Correlation transports at p-/n-types in electron metastable perovskite family of rare-earth nickelates

Abstract

It is important to achieve both donor and acceptor doping for correlated oxide semiconductors to cater for elementary device constructions, e.g., establishing a p-n junction and a thermal couple or a thermoelectric π-joint in correlated electronics. The perovskite family of rare-earth nickelates (ReNiO3) exhibits correlated transportation characters (e.g., metal to insulator transitions and thermistor transportations) dominated by electron conductions, as indicated by their negative thermopower for n-type materials.
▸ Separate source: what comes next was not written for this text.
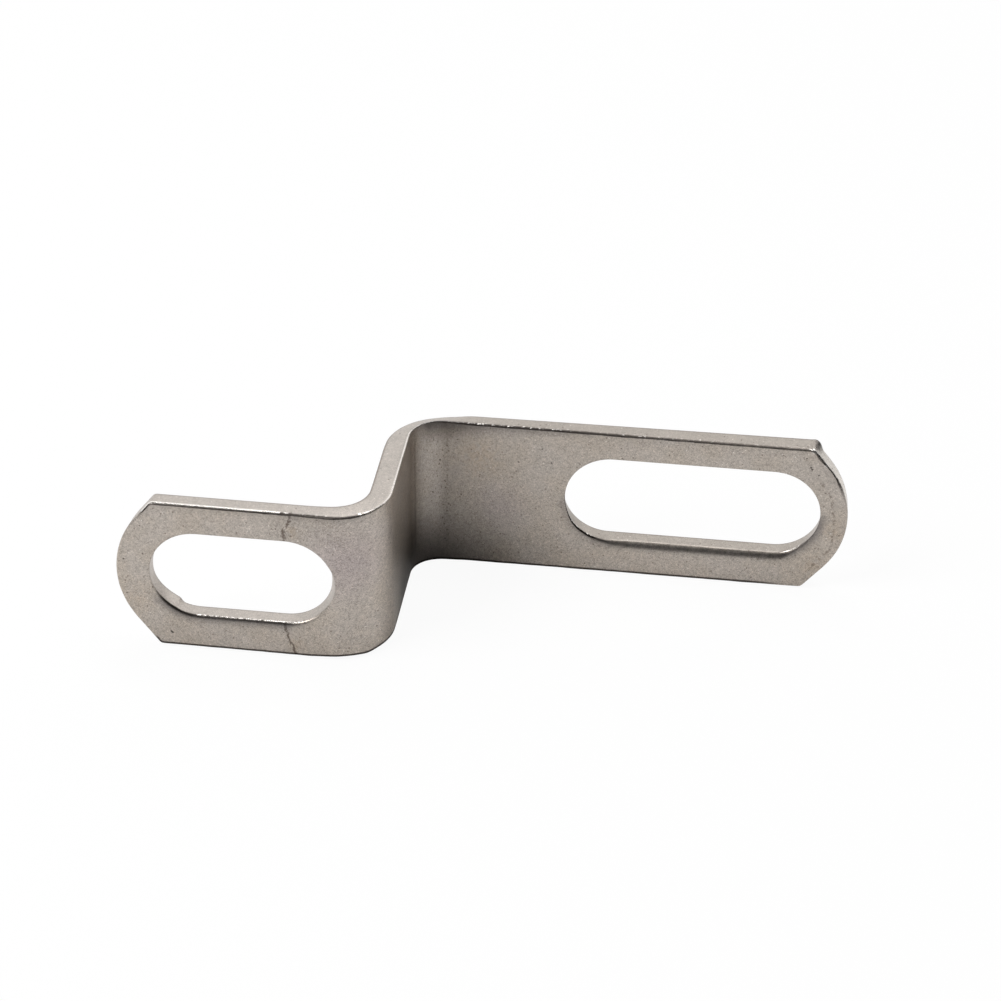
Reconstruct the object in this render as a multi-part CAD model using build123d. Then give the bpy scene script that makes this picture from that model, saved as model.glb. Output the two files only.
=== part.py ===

Herein, we demonstrate the presence of positive magnitude of thermopower as achieved in GdNiO3 single crystalline thin films, indicating a hole dominated transportation for p-type correlated semiconductors. Probing the Ni-L edge of GdNiO3 via near edge x-ray absorption fine structure indicates its distinguished intermediate acceptor energy states that are more easily occupied by the thermal excited valence band electrons. The hole-dominated transportation for GdNiO3 was further confirmed by its increased localization length and opposite sign in magnetoresistance, which are derived from the general tendency of ReNiO3, owing to the larger effective mass of holes compared to electrons. The discovery of p-types in GdNiO3 will further promote establishing ReNiO3-based elementary semiconductive devices in the field of correlated electronics.